Van der Waals Materials for Atomically-Thin Photovoltaics: Promise and Outlook

TL;DR

This paper reviews the potential of two-dimensional semiconductors for ultrathin photovoltaic devices, highlighting design strategies, efficiency estimates, and recent experimental progress towards lightweight, efficient solar cells.

Contribution

It provides a comprehensive perspective on 2D semiconductor photovoltaics, including device design, theoretical efficiency estimates, and recent experimental demonstrations, outlining future research directions.

Findings

2D semiconductors can be competitive with traditional photovoltaics.

Photonic and electronic design strategies enable efficient light absorption and carrier collection.

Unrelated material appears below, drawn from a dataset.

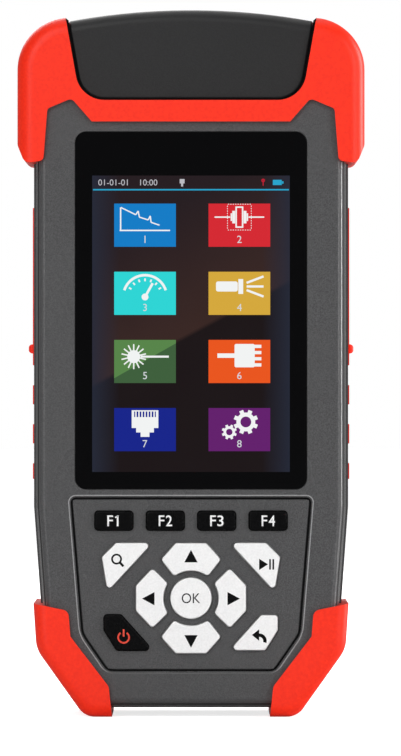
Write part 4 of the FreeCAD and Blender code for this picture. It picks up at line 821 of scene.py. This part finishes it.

Recent experiments demonstrate promising ultrathin solar cell performance.

Abstract

Two-dimensional (2D) semiconductors provide a unique opportunity for optoelectronics due to their layered atomic structure, electronic and optical properties. To date, a majority of the application-oriented research in this field has been focused on field-effect electronics as well as photodetectors and light emitting diodes. Here we present a perspective on the use of 2D semiconductors for photovoltaic applications. We discuss photonic device designs that enable light trapping in nanometer-thickness absorber layers, and we also outline schemes for efficient carrier transport and collection. We further provide theoretical estimates of efficiency indicating that 2D semiconductors can indeed be competitive with and complementary to conventional photovoltaics, based on favorable energy bandgap, absorption, external radiative efficiency, along with recent experimental demonstrations. Photonic and electronic design of 2D semiconductor photovoltaics represents a new direction for realizing ultrathin, efficient solar cells with applications ranging from conventional power generation to portable and ultralight solar power.